La última angula
Una de las grandes estupideces de la hostelería española es su afición desmesurada por las angulas, concretamente por las angulas al ajillo. Y uno se pregunta, ¿quién es el culpable de esa insensatez?, ¿el pescador que esquilma, el comensal que demanda o el hostelero que ofrece? José Manuel Vilabella
En nuestro afán de devorar los peces en agraz, los benjamines de los mares, demostrando con ello el depredador que cada hispano lleva dentro, nuestro recetario alcanza su máximo esplendor, el paroxismo del absurdo, acabando sistemáticamente con las anguilas de nuestros ríos. Las anguilas son actualmente un manjar desconocido y en periodo de extinción que uno comió fritas en su Lugo natal y que están desapareciendo para que unos pocos privilegiados presuman de degustar angulas. Que conste que el firmante, como hedonista practicante y entusiasta partidario de los placeres de la carne, no es en absoluto un tiquismiquis del animalismo imperante. Uno es incapaz de maltratar a un perro, pero no ha tenido reparo de comerse uno en Pekín. Puestos a devorar cosas inusuales probó en su estancia en Guinea Ecuatorial boa frita y, han pasado más de 60 años de aquella experiencia, se zampó también un mono asado. El mono no estaba malo, pero la presentación imponía porque parecía talmente un bebé humano y el canibalismo no es todavía una de sus aficiones culinarias. Aunque no se puede decir nunca nalga de veinteañera colombiana a la plancha yo no cataré. Por los gajes del oficio, en el que llevo cerca de 50 años, he comido mucho, pero mucho; acaso en exceso.

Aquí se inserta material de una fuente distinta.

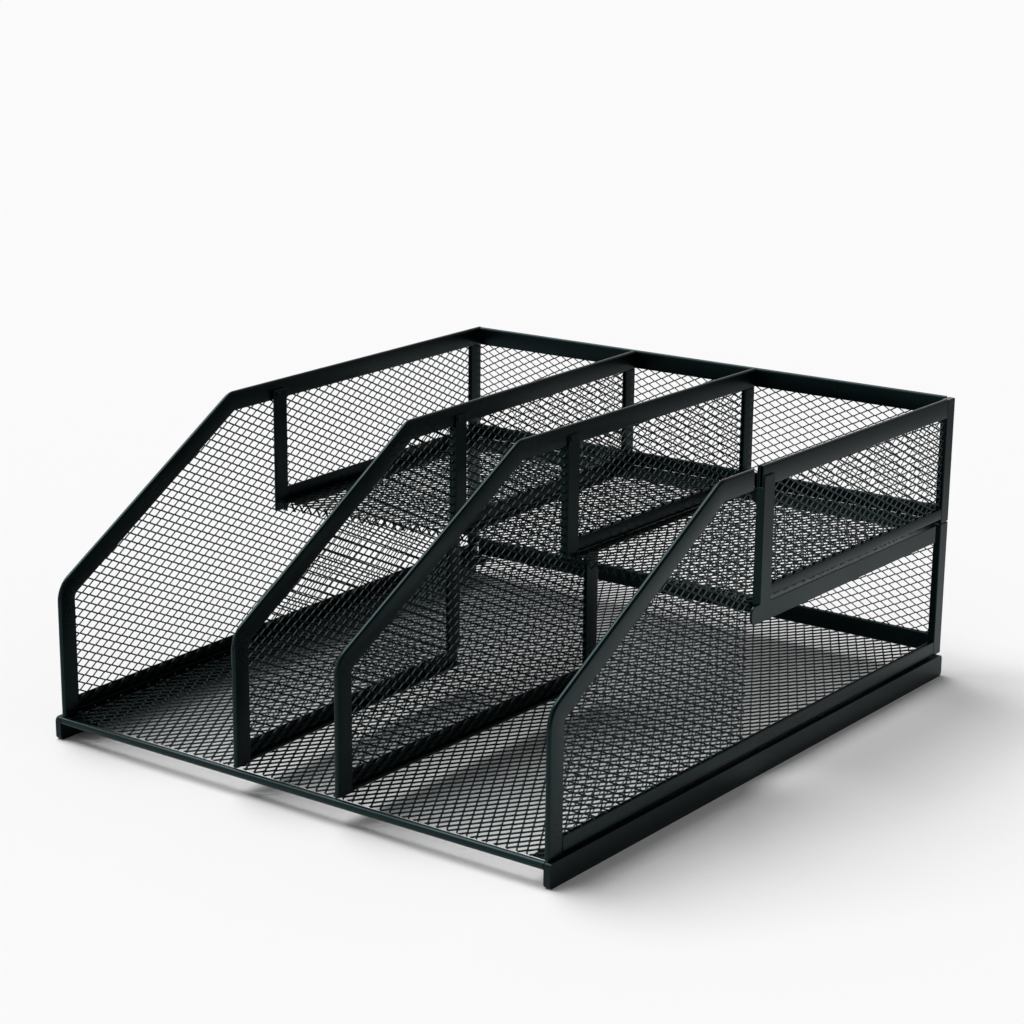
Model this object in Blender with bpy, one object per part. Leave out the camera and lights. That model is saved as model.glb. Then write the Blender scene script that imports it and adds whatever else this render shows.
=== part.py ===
"""Desktop paper tray made of expanded-metal sheets and folded steel strips.

Two side walls and two dividers fan out slightly from the front to the back wall.
Each one is a net held in folded strips. A raised box over the rear half has three
bays, and the space under it is one full-width compartment, open on the right.

Metres, +Z up. The origin is on the desk, under the middle of the tray, and the front
is -Y. Every piece hangs on an empty, "tray", that lies under the front end of the left
wall, so sizes here are counted from there. Inside a panel's own frame, x is its
thickness, y runs from the front to the back and z is up.
"""
import math

import bmesh
import bpy
from mathutils import Vector
from mathutils.geometry import delaunay_2d_cdt

# Overall sizes
FRONT_WIDTH = 0.330
REAR_WIDTH = 0.350
DEPTH = 0.399
HEIGHT = 0.172

# Side profiles of the walls and the dividers
WALL_KNEE_HEIGHT = 0.0885
WALL_KNEE_DEPTH = 0.1445
DIVIDER_KNEE_HEIGHT = 0.0865
DIVIDER_KNEE_DEPTH = 0.152
KNEE_RADIUS = 0.016

# Places of the dividers across the tray, at the front and at the back
DIVIDER_1_FRONT = 0.1293
DIVIDER_1_REAR = 0.1170
DIVIDER_2_FRONT = 0.1983
DIVIDER_2_REAR = 0.2054

# Folded strips
STRIP_WIDTH = 0.0115
STRIP_THICKNESS = 0.003
WALL_FOOT_STRIP_WIDTH = 0.009
FOOT_LIP = 0.0024
BOX_STRIP_WIDTH = 0.009
SIDE_STRIP_RAISE = 0.0023
FOLD = 0.0008
MERGE = 0.000008

# Nets
NET_THICKNESS = 0.0008
WALL_NET_LONG_WAY = 0.056
WALL_NET_SHORT_WAY = 0.028
FLOOR_NET_LONG_WAY = 0.072
FLOOR_NET_SHORT_WAY = 0.052
NET_STRAND = 0.003
LEAST_GAP_SHARE = 0.12

# Foot rails and front bar
RAIL_HEIGHT = 0.0132
RAIL_THICKNESS = 0.0038
RAIL_OUTSTAND = 0.0025
RAIL_END_RADIUS = 0.005
FLANGE_WIDTH = 0.012
FLANGE_THICKNESS = 0.001
FRONT_BAR_RADIUS = 0.0022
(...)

Y ha habido de todo, excelsos manjares y experimentos de artistas del fogón que resultaron fallidos y que hubiera sido mejor que se intentasen con sifón. Tengo una sola fobia. No me gustan las sardinas ni sus parientes más cercanos y, a pesar de todo, si tengo que degustar una lo hago por cortesía, porque soy una persona bien educada, pero bajo ningún concepto me comeré la segunda. Respecto a las angulas las he comido en múltiples ocasiones con delectación y entusiasmo. Es un plato exquisito pero, a pesar de su prestigio y que se ha convertido en manjar de pudientes, no justifica el infanticidio. Hace 50 años era un plato asequible, de clase media y sus precios no han dejado de subir porque cada temporada los anguleros se esmeran más y son más concienzudos realizando su trabajo. Los orientales se las llevan de contrabando porque creen que si repueblan sus ríos con nuestras diminutas crías y protegen como es debido a las anguilas, éstas, al hacerse adultas, se irán a desovar al Mar de los Sargazos que es lo que llevan haciendo desde hace millones de años. El océano tiene muy buena memoria y es tan rutinario como un burócrata del seguro de enfermedad y las angulas, una vez nacidas, forman pelotas que rodando y como buenamente pueden pretenden llegar al río donde se criaron sus madres y algunas lo consiguen. Qué bonito, oiga. Algún día algún ricacho se comerá la última angula de nuestros ríos. Y entonces todo serán lamentaciones y crujir de dientes. Uno lo viene avisando desde hace 30 años pero es inútil, predica en el desierto.